Cosa c’è da aspettarsi, invece, nel lungo termine?
«Difficile dirlo con certezza. Ma riferendomi ad un potenziale scenario condiviso da autorevoli esperti, posso dire che, attraverso la variante Omicron – più trasmissibile delle precedenti – aumenterà anche il numero di persone dotate di un’immunità di tipo naturale. Nel tempo, quindi, grazie a questa associazione tra immunità naturale e vaccini (in particolare con la terza dose) avremo una riduzione (dall’Europa, all’America, alla Cina) dei soggetti infettabili ed una conseguente minore circolazione del virus. A questo punto, non si parlerà più di pandemia, ma di endemia: il Sars CoV 2 circolerà come rumore di fondo nella popolazione vaccinata o protetta in maniera naturale dall’infezione, sfociando in occasionali forme gravi nei soggetti non vaccinati o non protetti».
Sarà necessario continuare a vaccinarsi contro il Covid 19 anche in seguito?
«Parlando in termini futuristici, saranno necessari dei richiami periodici, come già avviene, ad esempio, per l’influenza stagionale. Ad oggi è difficile stabilire quale sarà l’intervallo necessario tra un vaccino e l’altro. In Israele gli over 60 e il personale sanitario stanno già ricevendo la quarta dose a quattro mesi dalla terza. Mi auguro che in futuro possa rivelarsi una misura eccessiva: sottoporre l’intera popolazione ad una dose ogni 4 mesi rappresenterebbe un impegno importante per la sanità e distoglierebbe risorse e attenzione da altre malattie altrettanto gravi».
Da Israele, al Brasile, alla Croazia: sono diversi i casi identificati di “flurona”, ovvero la contemporanea infezione di influenza e Covid. Come è possibile che circolino due virus nello stesso corpo?

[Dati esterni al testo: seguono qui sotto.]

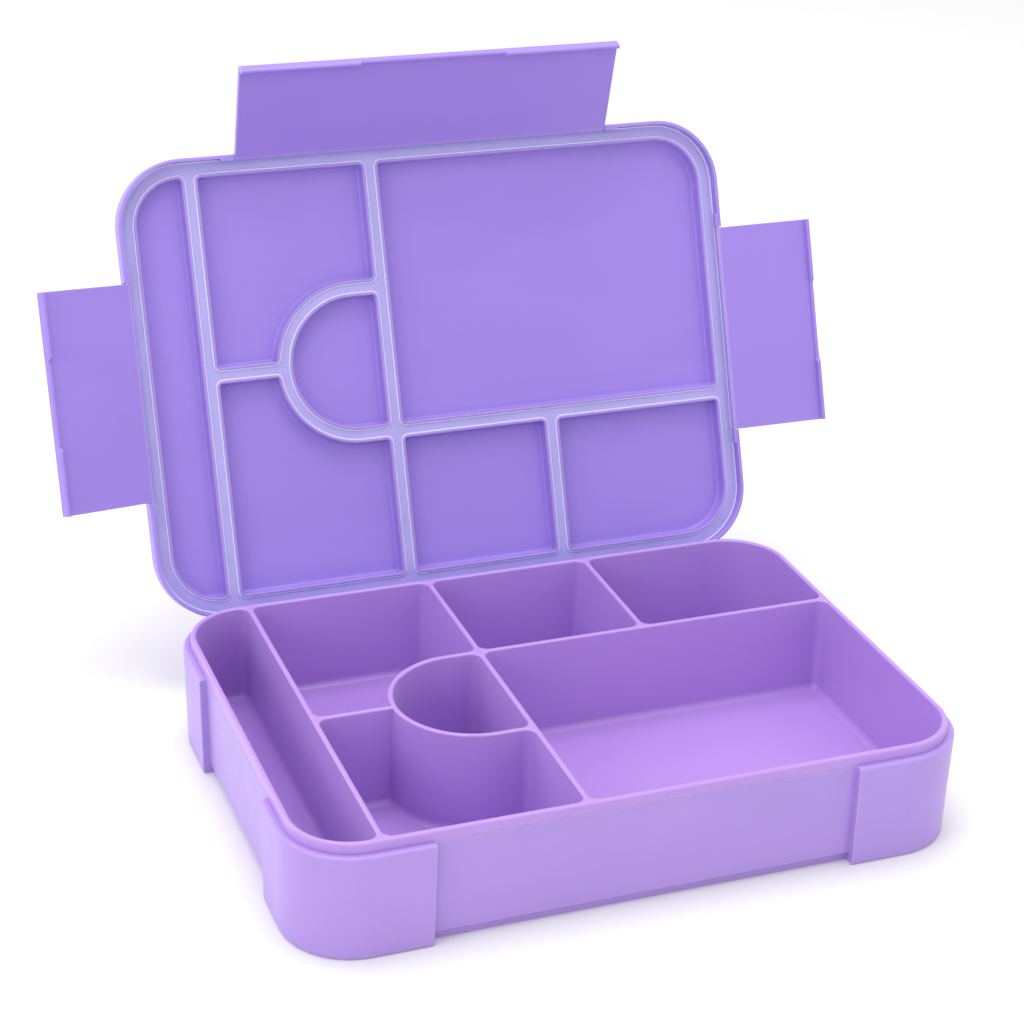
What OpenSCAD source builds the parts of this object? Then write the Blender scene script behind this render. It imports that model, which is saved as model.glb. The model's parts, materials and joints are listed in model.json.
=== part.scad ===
// Bento lunch box: outer shell, lift-out tray with seven compartments, hinged lid with a
// one-piece seal, and three fold-down latches. Millimetres, +Z up, standing on z = 0.
// The origin is the centre of the underside. The lid is drawn open, leaning on its stop.

/* [Body] */
// width over the corner bumpers, left to right
body_w = 278.4; // [240:0.2:320]
// depth over the corner bumpers, front to back
body_d = 198.4; // [170:0.2:230]
// outside radius of the corners
corner_r = 29; // [20:1:36]
// height of the outer shell and its corner bumpers
shell_h = 44.5; // [36:0.5:56]
// height the tray's rim stands above the shell
rim_rise = 4.5; // [4:0.5:8]

/* [Shell] */
// thickness of the shell's wall behind a latch
wall = 1.1; // [1:0.1:1.4]
// thickness of the shell's floor
floor_t = 1.8; // [1.4:0.1:3]
// set-back of the latch recesses from the bumpers, at the top
recess = 3; // [3:0.1:3.6]
// how much further the recess walls lean in at the bottom
recess_lean = 1; // [0:0.1:1]
// width of the front and rear recesses, at the top
front_recess_w = 172; // [130:1:200]
// width of the side recesses, at the top
side_recess_w = 94.4; // [70:0.2:120]
// how far the side recesses sit in front of the middle
side_recess_y = 1.5; // [0:0.1:4]
// height of the edge that the latch beads hook under
catch_z = 4.4; // [3.6:0.1:4.4]

/* [Tray] */
// width of the tray's rim
rim_w = 2.4; // [2.2:0.1:3]
// thickness of a divider at its top
divider_w = 2.2; // [1.6:0.1:3]
// height of the tray's underside above the table
tray_z = 4.5; // [4.5:0.1:6]
// thickness of the tray's floor
tray_floor_t = 1.2; // [1:0.1:2]
// how much each compartment wall leans in over its height
tray_lean = 0.7; // [0.2:0.1:1]
// radius of the compartments' upright corners
cell_r = 4; // [4:0.5:6]

/* [Layout] */
// centre of the left divider, from front to back
div_1 = -105.7; // [-115:0.1:-95]
// centre of the middle divider, from front to back
div_2 = -25.1; // [-35:0.1:-15]
// centre of the rear right divider
div_3 = 48.3; // [35:0.1:60]
// centre of the long cross divider
cross_1 = 27.4; // [20:0.1:35]
// centre of the short cross divider
cross_2 = -5.2; // [-10:0.1:0]
// centre-line radius of the round side of the sauce compartment
sauce_r = 32.2; // [26:0.1:34]
// centre of that round side
sauce_x = -40.3; // [-46:0.1:-38]

/* [Lid] */
// thickness of the lid's top
lid_t = 2; // [1.6:0.1:3]
// depth of the lid's cells from the rim plane
lid_cell_h = 5; // [3:0.5:7]
// thickness of the lid's skirt
skirt_t = 1.6; // [1.4:0.1:2]
// inside width of the channels that hold the seal
channel_w = 4.9; // [4.7:0.1:6]
// thickness of the ribs beside the channels
rib_t = 1.1; // [0.9:0.1:1.5]
// angle the lid opens to
lid_open = 110.5; // [95:0.5:125]

/* [Latches] */
// thickness of a latch
latch_t = 2.3; // [2:0.1:2.4]
// tilt of the front latch from the lid's plane
tilt_front = 35; // [0:1:60]
// tilt of the left latch from the lid's plane
tilt_left = 22; // [0:1:60]
// tilt of the right latch from the lid's plane
tilt_right = 4; // [0:1:60]
// radius of the latch hinge pins
pin_r = 0.7; // [0.6:0.05:0.8]
// radial clearance of a turning pin
pin_gap = 0.05; // [0.02:0.01:0.1]

/* [Rear hinge] */
// distance of the hinge axis behind the shell's bumpers
hinge_out = 2.9; // [2.8:0.1:5]
// height of the hinge axis
hinge_z = 36.1; // [30:0.1:38]
// outside radius of the knuckles
knuckle_r = 2.8; // [2.4:0.1:3.4]
// radius of the steel hinge pins
hinge_pin_r = 1.2; // [1:0.1:1.5]
// distance of each hinge from the centre
hinge_x = 50; // [35:1:65]
// width of the lid's middle knuckle
lid_knuckle_w = 20; // [14:1:28]
// width of each of the shell's knuckles
shell_knuckle_w = 8; // [6:1:12]

/* [Hidden] */
$fn = 96;

hw = body_w / 2;
hd = body_d / 2;
rim_z = shell_h + rim_rise;
fit_gap = 0.3;
bumper_lean = 0.7;
edge_r = 1.2;
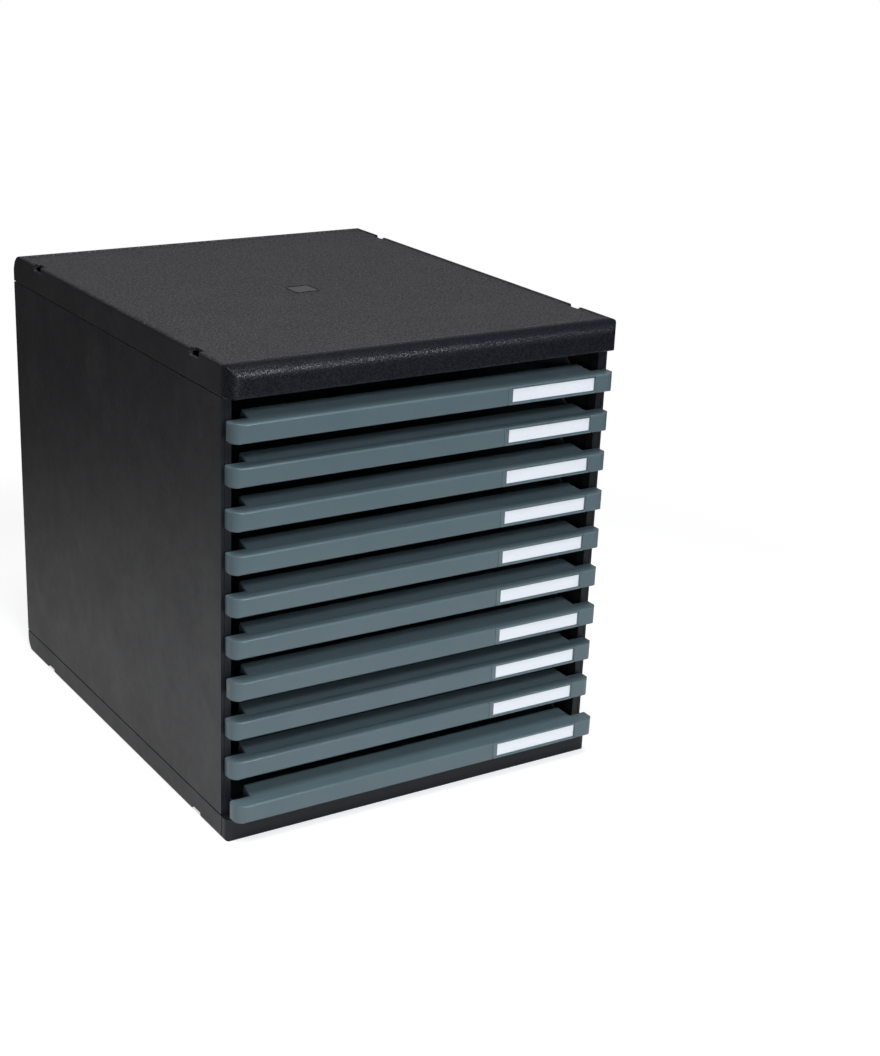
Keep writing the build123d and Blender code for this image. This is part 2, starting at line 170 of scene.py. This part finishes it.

«Dal punto di vista puramente biologico siamo di fronte ad una novità. Basandoci sui dati a nostra disposizione, potremmo ipotizzare che ciò dipenda da una ridotta produzione di interferone nei soggetti infettati dal Covid, ovvero di quella sostanza che, di solito, evita che un soggetto affetto da una malattia virale possa essere infettato contemporaneamente da un secondo virus. Tuttavia, almeno per ora, non mi sembra un argomento di rilevanza epidemiologica. Ma è sicuramente un’ottima occasione per ricordare all’intera popolazione di sottoporsi anche al vaccino antinfluenzale, oltre a quello contro il Covid-19».
Dal 31 dicembre 2021 sono in vigore le nuove norme sulla quarantena per le persone che hanno avuto un contatto stretto con un positivo al Covid-19. Potrebbero influire sull’aumento dei contagi?
«Io credo di no. E mi spiego meglio. La circolare ministeriale ha stabilito che chi ha completato il ciclo vaccinale “primario” (da 120 giorni o meno) o è guarito da 120 giorni o meno o ha ricevuto la dose booster non è obbligato alla quarantena preventiva a seguito di un contatto con un positivo. Per questi soggetti è prevista un’auto-sorveglianza, con obbligo di indossare le mascherine FFP2 fino al decimo giorno successivo all’ultima esposizione al soggetto positivo. Ecco, riferendomi a questa misura credo che sia una risposta realistica ad un problema che potrebbe diventare enorme. Una soluzione utile a limitare il numero di lavoratori assenti e l’impatto sull’economia del Paese. Dovendo convivere con questo virus, pur non trattandosi di una misura perfetta, in una logica di rischio- beneficio, la considero realisticamente a basso rischio».